= European Union wine growing zones =

European Union wine growing zones are used in the common European Union wine regulations to regulate certain aspects of winemaking. The zones differ in terms of climate and examples of what is regulated by wine growing zone are required grape maturity at harvest and allowed levels of chaptalisation. There are 21 wine producing countries in the European Union, with 14 of them having significant levels of production. In the 2004-2005 vintage, total European Union wine production was around 184 million hectoliters (4.8 billion gallons) which accounted for nearly 70% of total worldwide production. Of that total, nearly 55% was classified as table wine with 4% used in the production of grape-based distilled spirits such as Armagnac and Cognac.

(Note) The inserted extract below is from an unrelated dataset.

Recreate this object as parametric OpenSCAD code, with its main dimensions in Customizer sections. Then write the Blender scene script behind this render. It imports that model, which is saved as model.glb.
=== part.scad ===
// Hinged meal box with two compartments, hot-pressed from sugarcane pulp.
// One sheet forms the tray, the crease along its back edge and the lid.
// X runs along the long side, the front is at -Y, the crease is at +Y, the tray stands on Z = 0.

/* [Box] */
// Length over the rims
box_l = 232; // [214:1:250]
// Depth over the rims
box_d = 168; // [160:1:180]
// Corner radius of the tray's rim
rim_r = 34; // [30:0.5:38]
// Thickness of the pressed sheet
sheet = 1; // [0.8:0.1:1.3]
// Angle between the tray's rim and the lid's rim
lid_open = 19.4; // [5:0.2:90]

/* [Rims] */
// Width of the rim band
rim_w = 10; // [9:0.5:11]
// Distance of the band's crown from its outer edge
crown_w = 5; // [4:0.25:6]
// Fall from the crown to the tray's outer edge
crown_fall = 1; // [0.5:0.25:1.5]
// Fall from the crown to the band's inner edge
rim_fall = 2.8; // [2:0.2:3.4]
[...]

The remaining 41% were produced as "quality wine"-wine that produced under one of the quality wine designation in a country's appellation systems such as Germany's QmP & QbA classifications, France's Appellation d'origine contrôlée (AOC), Spain's Denominación de Origen (DO) and Italy's Denominazione di origine controllata (DOC) systems. In 1997, the European Union had over 3.4 million hectare (8.4 million acres) planted under vine which accounted for nearly 44% of the world's wine, table and raisin grape production.

==Wine zones==
The wine growing zones and the wine regions that belong to them are as follows:

- Zone A (the coldest), comprising Germany except Baden, Luxembourg, Belgium, The Netherlands, United Kingdom, the Čechy region of the Czech Republic and those countries in northern Europe where commercial winemaking is a very marginal business.
- Zone B, comprising Baden in Germany, Austria, the French regions of Alsace, Champagne, Jura, Loire, Lorraine and Savoie and parts of South Moravian Region of the Czech Republic, Poland, Slovakia, Slovenia and Romania.
- Zone C (the warmest), which is subdivided into:
  - Zone C I, comprising the French regions of Bordeaux, Burgundy, Provence, Rhône and Sud-Ouest, some areas in the far north of Italy, some areas in northern Spain, most of Portugal, and parts of Hungary, Poland, Slovakia, and Romania.
  - Zone C II, comprising much of Languedoc-Roussillon in France, most of northern and central Italy, most of northern Spain and parts of Slovenia, Bulgaria and Romania.
  - Zone C III a, comprising parts of Greece, Cyprus and Bulgaria.
  - Zone C III b, comprising small parts close to the Mediterranean coast of France and Corsica, southern Italy and Spain, some parts of Portugal, most of Greece, parts of Cyprus and all of Malta.

In 2008, the division into zones was slightly changed. Previously, the current zone C I had been divided into two zones, C I a and C I b.